Editorial: Right to cry over R9m in spilt milk
Late last year, the auditor general noted about R30-billion in wasteful and fruitless expenditure on the part of state bodies. By comparison, the R9-million thrown away by the North West province's health department is not much. But it's still a lot to waste. And it's the relatively small amounts such as these, a few million here, a few million there, that add up to the billions in fruitless expenditure noted by the auditor general.
As we report this week, the North West health department destroyed R7-million's worth of powdered milk intended for babies under six months old; the destruction of the milk cost the department a further R2-million. The department acquired the milk powder just as the national health ministry was advocating breastfeeding as the first choice, with powdered milk to be made available only when mothers were unable to breastfeed. It was obviously not paying attention to what the health minister was saying – and that's the first problem. It's all very well to have good national policies, but it's pointless if the provinces don't follow the minister's lead.

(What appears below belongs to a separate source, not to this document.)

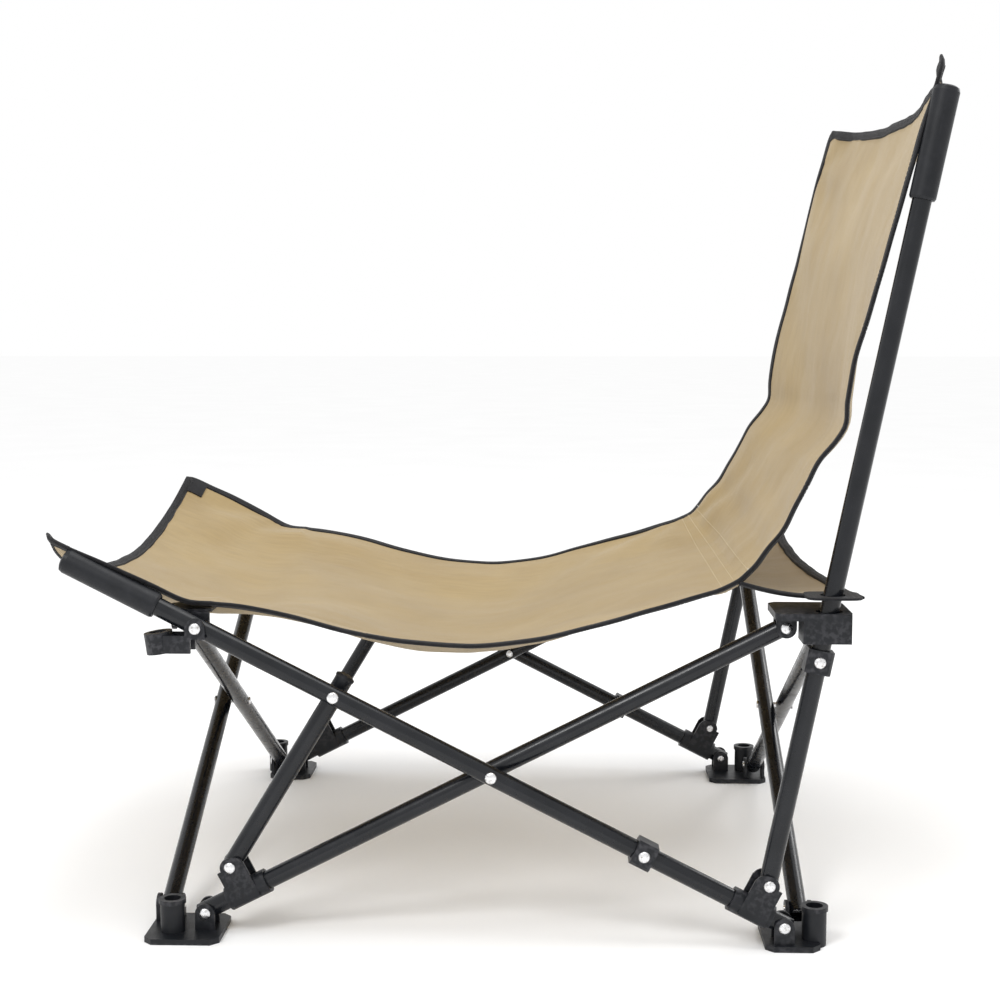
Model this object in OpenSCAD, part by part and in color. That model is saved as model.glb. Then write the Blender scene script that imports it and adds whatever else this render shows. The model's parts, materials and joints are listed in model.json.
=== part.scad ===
// Low folding camp chair. The front faces -Y, the sitter's left is +X, the floor is z = 0.
// Eight crossed bars make four scissors, and fold the chair into an upright bundle.

/* [Frame] */
// Length of a scissor bar between its two end pivots
bar_len = 556; // [520:1:600]
// Slope of the scissor bars when the chair is open, in degrees
open_angle = 27; // [24:1:30]
// Height of the foot pivots above the floor
foot_pivot_z = 19; // [17:0.5:22]
// Outer diameter of every tube
tube_d = 16; // [14:0.5:16]
// Wall of every tube
tube_wall = 1.2; // [0.8:0.1:2]
// Length of the long bar from the scissor centre to its front tip
long_bar_front = 403; // [380:1:420]

/* [Back posts] */
// Lean of the back posts from upright when the chair is open, in degrees
post_lean = 11.4; // [8:0.1:14]
// Length of a back post above its lower pivot
post_len = 670; // [600:1:700]
// Radius of the guide that a post slides through in the rear hub
guide_r = 11; // [10:0.1:12]

/* [Sliders] */
// Place of the front slider's lug on the low bar, from the scissor centre
front_slider_at = 240; // [230:1:242]
// Place of the rear slider's lug on the long bar, from the scissor centre
rear_slider_at = 250; // [240:1:252]
// Height of a slider's pivot above the bar it runs on
lug_rise = 26; // [25:0.5:28]
// Place of the strut's upper pivot on the long bar, from the scissor centre
strut_at = 149; // [140:1:160]

/* [Sling] */
// Width of the sling between the side frames
sling_w = 540; // [500:1:544]
// Thickness of the sling
sling_t = 2; // [1.5:0.1:3]

/* [Hidden] */
$fn = 48;

// Half the distance between opposite corner pivots, and the heights of the scissor centre and the hubs
half = bar_len / 2 * cos(open_angle);
centre_z = foot_pivot_z + bar_len / 2 * sin(open_angle);
hub_z = foot_pivot_z + bar_len * sin(open_angle);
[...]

Magome Masike, the North West MEC for health, says he doesn't know how this utter waste of R9-million happened. He certainly isn't taking responsibility for it himself. He does, though, diagnose the underlying problem – "fiscal dumping". By this he means that civil servants who haven't spent the money allocated to their departments by the treasury don't want to be seen to have not spent the money, so they'd rather hide that by simply throwing it away – or, in this case, and more complicatedly, spending it on something they don't need and then dumping that.
It's simply absurd – even more absurd than textbooks not getting to schoolchildren because of muddles and incompetence. This isn't even incompetence; it's deliberate waste, and we'd go so far as to say it's fraudulent too.
Fiscal dumping is generally treated as a bookkeeping problem by the auditor general and the government. We would argue, on the contrary, that such destruction of public funds should be viewed as a serious offence. It should be punishable. Monitoring this money-dumping could be a barometer with which to measure the performance of accounting officers – directors general and heads of departments – as well as political heads.
It is unacceptable that state officials keep their jobs after failing to spend so much of their allocated budgets (which they calculated and requested in the first place), while creating the impression that there is no money to pay for basic necessities and to meet the needs of poor people.
This defrauds both taxpayers and the poor. Officials being unable to spend the money they asked for is a sign of incompetence and poor leadership – and it is exacerbated if they then dump the unused funds.
When Jacob Zuma came to power in 2009, he appointed a minister to monitor and assess the performance of Cabinet ministers and provincial premiers and MECs. For the first time, a South African president asked his ministers to sign performance agreements – and, in a country of barely accountable underperformers, this seemed a good idea.
But what happened to those contracts? We need to revisit that process to provide some form of accountability after a fiasco such as North West's great milk dump – and to stop such wastage in the future.